Présentée comme le tournant stratégique le plus important depuis la fin du XXe siècle, cette vision du Royaume-Uni comme acteur global en 2030 frappe par l’ambition de son dessein, mais aussi par la multiplication des priorités, l’écart entre les objectifs et les moyens, la déconnexion entre la vision de moyen terme et les réalités de 2021. La cible de 2,2 % du PIB retenue pour le budget de la défense ne permet pas de financer à la fois le réarmement nucléaire, les développements dans l’espace et le cyber ainsi que la hausse des dépenses de recherche. La réduction des forces armées, de 80 000 à 70 000 hommes, est incompatible avec la volonté de les engager et de les projeter davantage. L’élargissement du spectre géographique au-delà de l’Otan avec une présence renforcée au Moyen-Orient, en Afrique mais également dans l’Indo-Pacifique semble démesuré.

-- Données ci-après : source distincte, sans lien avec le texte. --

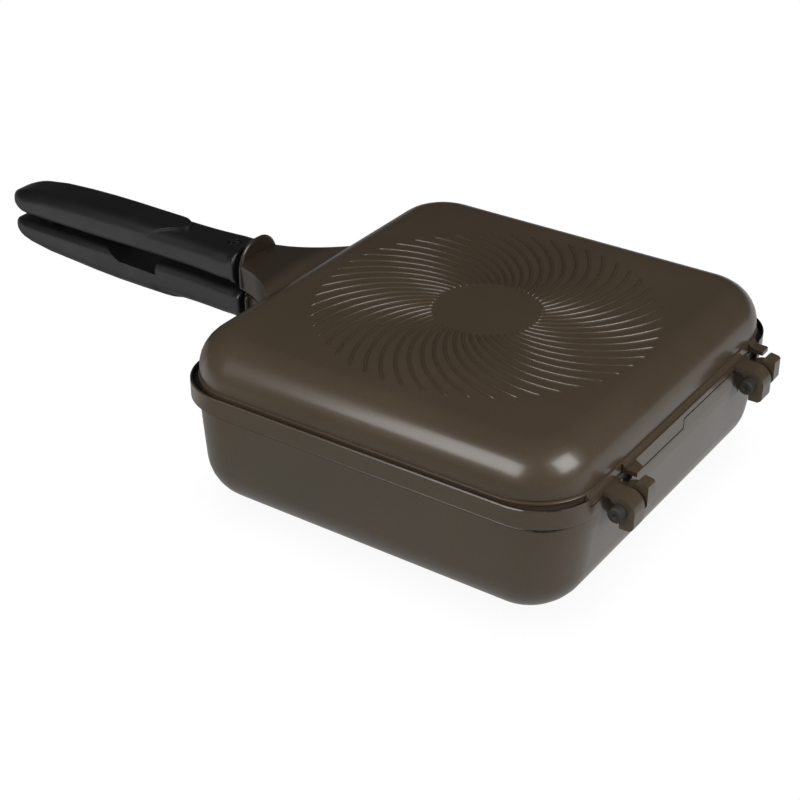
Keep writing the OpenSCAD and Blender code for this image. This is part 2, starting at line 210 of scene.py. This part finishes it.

Les contradictions majeures restent indissociables du Brexit. Les relations avec l’Europe sont réduites au prisme de l’Otan, alors que l’Union restera de très loin le premier partenaire du Royaume-Uni au cours de la prochaine décennie. La menace russe paraît surestimée, à l’inverse de celles du total-capitalisme chinois – en dépit des tensions au sujet de Hongkong et des sanctions contre Huawei – et plus encore de la démocrature islamique d’Erdogan en Turquie. La percée envisagée sur le plan technologique est contredite par l’exode des talents et des capitaux. Le leadership attendu dans le numérique et la transition écologique semblent hors de portée d’un pays de 67 millions d’habitants. Le paradoxe ultime consiste à se couper du continent européen pour faire le pari de la mondialisation au moment où elle implose et se reconfigure en blocs régionaux. Ironie tragique, le Royaume-Uni ne dispose pas des moyens du grand dessein d’une puissance planétaire au service de la démocratie à l’horizon de 2030 qu’il revendique, quand l’Union européenne en aurait la capacité mais n’en a pas la volonté.